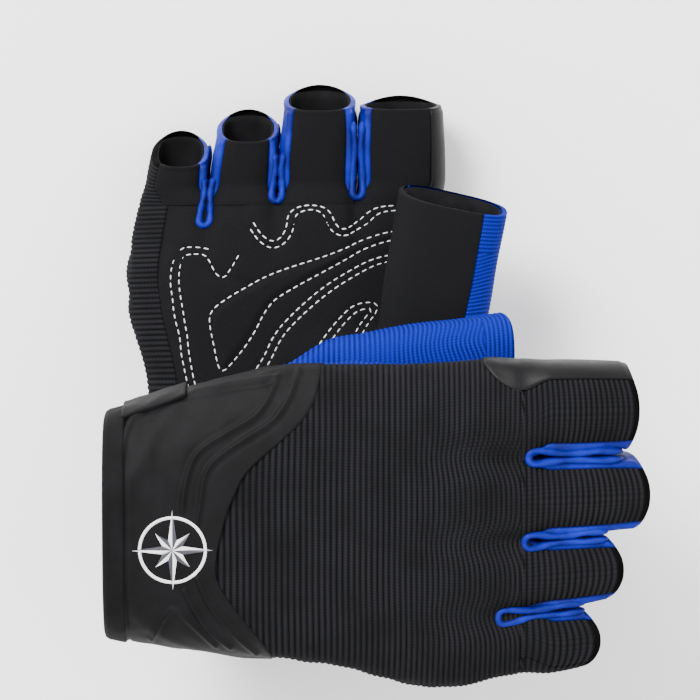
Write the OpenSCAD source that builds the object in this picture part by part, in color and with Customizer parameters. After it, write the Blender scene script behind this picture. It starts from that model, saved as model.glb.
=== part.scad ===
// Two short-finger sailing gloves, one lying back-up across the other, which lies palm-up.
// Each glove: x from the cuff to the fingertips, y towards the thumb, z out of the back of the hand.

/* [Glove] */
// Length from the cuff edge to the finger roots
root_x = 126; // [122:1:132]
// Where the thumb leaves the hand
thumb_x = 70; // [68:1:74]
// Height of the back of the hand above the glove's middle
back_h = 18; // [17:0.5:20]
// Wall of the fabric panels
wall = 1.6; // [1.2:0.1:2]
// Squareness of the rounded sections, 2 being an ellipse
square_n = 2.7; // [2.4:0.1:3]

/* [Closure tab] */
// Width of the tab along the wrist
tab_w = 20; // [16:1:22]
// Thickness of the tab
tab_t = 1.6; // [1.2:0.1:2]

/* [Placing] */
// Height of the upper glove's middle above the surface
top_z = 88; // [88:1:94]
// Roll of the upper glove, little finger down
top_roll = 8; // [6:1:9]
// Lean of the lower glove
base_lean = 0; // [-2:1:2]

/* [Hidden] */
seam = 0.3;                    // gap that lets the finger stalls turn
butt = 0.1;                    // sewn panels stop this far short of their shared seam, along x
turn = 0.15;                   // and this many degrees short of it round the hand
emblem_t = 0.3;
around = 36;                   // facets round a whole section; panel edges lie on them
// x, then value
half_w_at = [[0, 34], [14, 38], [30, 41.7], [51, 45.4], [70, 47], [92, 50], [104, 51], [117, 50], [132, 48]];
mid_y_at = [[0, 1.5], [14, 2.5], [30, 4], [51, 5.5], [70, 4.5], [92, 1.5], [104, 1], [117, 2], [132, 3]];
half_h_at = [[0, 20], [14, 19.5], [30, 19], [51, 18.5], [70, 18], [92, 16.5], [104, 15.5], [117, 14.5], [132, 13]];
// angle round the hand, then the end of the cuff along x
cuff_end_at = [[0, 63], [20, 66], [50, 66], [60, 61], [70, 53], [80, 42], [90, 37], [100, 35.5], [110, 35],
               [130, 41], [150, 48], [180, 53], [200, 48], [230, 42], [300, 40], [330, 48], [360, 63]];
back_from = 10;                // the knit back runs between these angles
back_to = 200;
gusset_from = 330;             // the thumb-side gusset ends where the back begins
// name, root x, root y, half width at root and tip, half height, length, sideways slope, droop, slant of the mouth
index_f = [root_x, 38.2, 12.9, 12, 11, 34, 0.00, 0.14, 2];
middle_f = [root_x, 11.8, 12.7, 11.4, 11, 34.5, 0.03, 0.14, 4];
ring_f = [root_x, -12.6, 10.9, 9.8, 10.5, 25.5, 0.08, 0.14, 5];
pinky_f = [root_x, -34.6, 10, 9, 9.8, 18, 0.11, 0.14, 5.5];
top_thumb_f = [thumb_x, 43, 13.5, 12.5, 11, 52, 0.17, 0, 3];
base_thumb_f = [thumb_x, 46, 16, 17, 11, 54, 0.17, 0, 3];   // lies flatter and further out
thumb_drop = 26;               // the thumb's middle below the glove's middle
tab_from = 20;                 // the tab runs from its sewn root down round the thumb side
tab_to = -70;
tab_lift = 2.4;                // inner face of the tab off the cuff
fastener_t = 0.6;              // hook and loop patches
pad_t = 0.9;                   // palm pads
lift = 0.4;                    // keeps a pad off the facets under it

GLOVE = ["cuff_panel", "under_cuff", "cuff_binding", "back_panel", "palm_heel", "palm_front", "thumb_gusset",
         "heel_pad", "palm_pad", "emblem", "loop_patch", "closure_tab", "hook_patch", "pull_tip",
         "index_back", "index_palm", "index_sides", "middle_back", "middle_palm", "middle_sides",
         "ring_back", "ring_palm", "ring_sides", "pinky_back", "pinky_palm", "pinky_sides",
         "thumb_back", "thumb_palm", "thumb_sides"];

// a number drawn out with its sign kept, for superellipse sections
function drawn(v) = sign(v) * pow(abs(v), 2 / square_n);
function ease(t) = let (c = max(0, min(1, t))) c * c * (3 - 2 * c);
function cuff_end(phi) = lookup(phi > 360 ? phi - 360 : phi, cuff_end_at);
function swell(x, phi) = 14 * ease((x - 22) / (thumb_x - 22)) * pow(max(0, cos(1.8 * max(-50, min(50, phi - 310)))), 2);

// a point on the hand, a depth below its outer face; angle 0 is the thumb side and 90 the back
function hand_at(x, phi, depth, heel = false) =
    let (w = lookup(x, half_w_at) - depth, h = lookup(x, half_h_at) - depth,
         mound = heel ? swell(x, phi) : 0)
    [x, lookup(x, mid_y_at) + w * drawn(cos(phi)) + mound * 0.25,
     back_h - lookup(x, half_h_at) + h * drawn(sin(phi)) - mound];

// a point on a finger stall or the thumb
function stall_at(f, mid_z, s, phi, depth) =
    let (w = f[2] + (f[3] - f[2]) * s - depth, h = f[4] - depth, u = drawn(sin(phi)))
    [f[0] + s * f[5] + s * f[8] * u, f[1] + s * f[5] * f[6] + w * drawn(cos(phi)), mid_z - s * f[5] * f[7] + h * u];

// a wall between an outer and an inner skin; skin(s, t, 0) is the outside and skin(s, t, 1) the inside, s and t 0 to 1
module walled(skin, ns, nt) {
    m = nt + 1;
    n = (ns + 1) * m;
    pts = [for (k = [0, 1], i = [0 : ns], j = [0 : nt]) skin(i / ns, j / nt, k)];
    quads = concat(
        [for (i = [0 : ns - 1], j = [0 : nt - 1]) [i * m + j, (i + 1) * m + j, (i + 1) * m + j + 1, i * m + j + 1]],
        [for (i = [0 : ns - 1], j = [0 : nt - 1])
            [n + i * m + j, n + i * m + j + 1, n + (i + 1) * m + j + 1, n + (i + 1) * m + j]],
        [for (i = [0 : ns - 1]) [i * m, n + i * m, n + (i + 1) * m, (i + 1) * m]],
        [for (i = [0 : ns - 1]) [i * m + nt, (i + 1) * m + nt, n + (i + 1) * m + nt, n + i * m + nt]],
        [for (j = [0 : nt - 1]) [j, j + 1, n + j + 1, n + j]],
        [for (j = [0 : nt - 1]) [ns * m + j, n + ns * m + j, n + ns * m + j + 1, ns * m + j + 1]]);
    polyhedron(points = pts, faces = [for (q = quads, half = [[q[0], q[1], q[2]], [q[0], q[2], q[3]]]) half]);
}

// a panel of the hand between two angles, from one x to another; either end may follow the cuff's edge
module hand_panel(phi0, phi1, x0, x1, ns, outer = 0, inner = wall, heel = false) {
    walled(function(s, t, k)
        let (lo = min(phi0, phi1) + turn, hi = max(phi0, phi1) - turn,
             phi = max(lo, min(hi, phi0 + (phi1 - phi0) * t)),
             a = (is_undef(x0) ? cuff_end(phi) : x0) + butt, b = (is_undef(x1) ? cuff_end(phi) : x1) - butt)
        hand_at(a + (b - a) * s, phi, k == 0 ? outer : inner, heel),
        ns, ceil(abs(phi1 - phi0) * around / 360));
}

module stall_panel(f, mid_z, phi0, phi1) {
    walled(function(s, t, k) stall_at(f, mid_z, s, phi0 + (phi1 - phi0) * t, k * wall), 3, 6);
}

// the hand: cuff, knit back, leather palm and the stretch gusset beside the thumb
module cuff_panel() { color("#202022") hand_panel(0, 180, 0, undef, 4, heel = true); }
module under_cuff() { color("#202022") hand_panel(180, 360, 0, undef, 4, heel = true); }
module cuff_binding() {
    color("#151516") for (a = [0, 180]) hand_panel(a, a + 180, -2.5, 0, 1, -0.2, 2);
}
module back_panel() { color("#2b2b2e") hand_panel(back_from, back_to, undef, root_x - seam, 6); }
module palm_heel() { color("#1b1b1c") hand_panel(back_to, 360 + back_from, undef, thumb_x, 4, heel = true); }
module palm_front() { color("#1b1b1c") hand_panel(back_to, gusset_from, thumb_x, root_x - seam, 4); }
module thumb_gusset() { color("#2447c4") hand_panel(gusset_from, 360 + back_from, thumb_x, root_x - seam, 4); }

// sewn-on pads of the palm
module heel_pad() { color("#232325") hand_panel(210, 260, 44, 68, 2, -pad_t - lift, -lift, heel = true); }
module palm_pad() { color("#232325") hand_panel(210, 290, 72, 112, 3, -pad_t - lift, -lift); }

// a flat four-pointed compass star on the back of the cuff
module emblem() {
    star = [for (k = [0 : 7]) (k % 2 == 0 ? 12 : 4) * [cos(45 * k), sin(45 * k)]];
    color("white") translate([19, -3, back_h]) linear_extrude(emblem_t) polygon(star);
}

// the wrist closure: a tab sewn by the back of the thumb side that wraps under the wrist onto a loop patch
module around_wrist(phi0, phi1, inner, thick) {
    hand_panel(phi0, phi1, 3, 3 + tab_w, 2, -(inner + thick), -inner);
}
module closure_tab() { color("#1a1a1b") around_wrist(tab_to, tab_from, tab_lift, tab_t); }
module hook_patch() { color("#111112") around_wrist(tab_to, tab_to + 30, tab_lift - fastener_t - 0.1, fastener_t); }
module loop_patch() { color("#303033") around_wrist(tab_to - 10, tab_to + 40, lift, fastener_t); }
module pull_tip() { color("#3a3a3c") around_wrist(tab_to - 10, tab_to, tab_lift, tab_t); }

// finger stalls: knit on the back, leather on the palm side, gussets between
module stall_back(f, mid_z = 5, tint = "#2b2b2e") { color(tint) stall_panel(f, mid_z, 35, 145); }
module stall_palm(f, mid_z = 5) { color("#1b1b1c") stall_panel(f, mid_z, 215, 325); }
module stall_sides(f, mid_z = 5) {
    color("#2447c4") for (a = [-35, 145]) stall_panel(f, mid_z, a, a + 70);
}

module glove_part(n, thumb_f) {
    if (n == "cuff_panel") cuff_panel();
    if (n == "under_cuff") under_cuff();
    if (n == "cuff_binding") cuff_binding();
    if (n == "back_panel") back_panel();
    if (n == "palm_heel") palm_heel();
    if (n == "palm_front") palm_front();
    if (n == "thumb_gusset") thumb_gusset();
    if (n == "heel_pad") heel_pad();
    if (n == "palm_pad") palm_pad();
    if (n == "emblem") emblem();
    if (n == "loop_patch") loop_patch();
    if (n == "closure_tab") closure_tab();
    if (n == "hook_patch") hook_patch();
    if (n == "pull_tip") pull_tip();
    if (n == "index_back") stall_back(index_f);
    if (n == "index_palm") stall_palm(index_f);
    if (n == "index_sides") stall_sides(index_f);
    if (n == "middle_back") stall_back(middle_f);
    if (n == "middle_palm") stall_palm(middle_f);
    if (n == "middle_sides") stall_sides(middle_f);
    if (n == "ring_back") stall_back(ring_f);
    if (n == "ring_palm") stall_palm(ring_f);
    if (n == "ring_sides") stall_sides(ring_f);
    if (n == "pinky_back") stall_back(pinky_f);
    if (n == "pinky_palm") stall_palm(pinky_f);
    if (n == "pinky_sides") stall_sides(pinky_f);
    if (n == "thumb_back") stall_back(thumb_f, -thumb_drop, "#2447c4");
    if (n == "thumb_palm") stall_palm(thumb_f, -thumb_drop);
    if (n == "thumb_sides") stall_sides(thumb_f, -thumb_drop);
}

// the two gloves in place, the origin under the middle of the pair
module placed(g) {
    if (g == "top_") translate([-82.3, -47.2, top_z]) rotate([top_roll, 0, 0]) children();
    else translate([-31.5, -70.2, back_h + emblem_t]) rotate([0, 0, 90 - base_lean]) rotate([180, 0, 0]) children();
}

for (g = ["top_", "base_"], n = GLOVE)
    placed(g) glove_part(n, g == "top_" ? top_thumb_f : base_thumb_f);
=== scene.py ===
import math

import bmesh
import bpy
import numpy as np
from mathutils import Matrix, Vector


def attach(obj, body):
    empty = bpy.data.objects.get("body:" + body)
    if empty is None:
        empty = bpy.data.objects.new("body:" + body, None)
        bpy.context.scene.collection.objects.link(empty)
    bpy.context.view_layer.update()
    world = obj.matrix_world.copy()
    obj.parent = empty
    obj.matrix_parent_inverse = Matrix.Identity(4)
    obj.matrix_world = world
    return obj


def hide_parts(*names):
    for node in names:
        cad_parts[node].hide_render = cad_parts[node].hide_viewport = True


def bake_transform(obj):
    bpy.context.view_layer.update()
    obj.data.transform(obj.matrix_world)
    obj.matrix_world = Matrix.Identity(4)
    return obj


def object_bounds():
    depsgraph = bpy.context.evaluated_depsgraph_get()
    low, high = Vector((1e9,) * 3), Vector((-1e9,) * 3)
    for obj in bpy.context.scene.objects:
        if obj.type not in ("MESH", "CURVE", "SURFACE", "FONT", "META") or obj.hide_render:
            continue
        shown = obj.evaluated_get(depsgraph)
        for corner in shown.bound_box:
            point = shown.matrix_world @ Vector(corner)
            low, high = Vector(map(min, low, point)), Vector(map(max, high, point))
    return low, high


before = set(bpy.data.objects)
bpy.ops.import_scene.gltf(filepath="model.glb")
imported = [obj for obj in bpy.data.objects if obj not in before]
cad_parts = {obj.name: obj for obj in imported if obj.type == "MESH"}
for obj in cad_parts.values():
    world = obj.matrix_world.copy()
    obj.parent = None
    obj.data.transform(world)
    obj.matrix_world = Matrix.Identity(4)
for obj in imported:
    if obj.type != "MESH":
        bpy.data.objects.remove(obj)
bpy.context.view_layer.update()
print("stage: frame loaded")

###

Problem: Only the lines running from the line with "of the pair" through the line with "shown = obj.evaluated_get(depsgraph)" should be repeated, exactly and with both ends kept.

Exercise response:
// the two gloves in place, the origin under the middle of the pair
module placed(g) {
    if (g == "top_") translate([-82.3, -47.2, top_z]) rotate([top_roll, 0, 0]) children();
    else translate([-31.5, -70.2, back_h + emblem_t]) rotate([0, 0, 90 - base_lean]) rotate([180, 0, 0]) children();
}

for (g = ["top_", "base_"], n = GLOVE)
    placed(g) glove_part(n, g == "top_" ? top_thumb_f : base_thumb_f);
=== scene.py ===
import math

import bmesh
import bpy
import numpy as np
from mathutils import Matrix, Vector


def attach(obj, body):
    empty = bpy.data.objects.get("body:" + body)
    if empty is None:
        empty = bpy.data.objects.new("body:" + body, None)
        bpy.context.scene.collection.objects.link(empty)
    bpy.context.view_layer.update()
    world = obj.matrix_world.copy()
    obj.parent = empty
    obj.matrix_parent_inverse = Matrix.Identity(4)
    obj.matrix_world = world
    return obj


def hide_parts(*names):
    for node in names:
        cad_parts[node].hide_render = cad_parts[node].hide_viewport = True


def bake_transform(obj):
    bpy.context.view_layer.update()
    obj.data.transform(obj.matrix_world)
    obj.matrix_world = Matrix.Identity(4)
    return obj


def object_bounds():
    depsgraph = bpy.context.evaluated_depsgraph_get()
    low, high = Vector((1e9,) * 3), Vector((-1e9,) * 3)
    for obj in bpy.context.scene.objects:
        if obj.type not in ("MESH", "CURVE", "SURFACE", "FONT", "META") or obj.hide_render:
            continue
        shown = obj.evaluated_get(depsgraph)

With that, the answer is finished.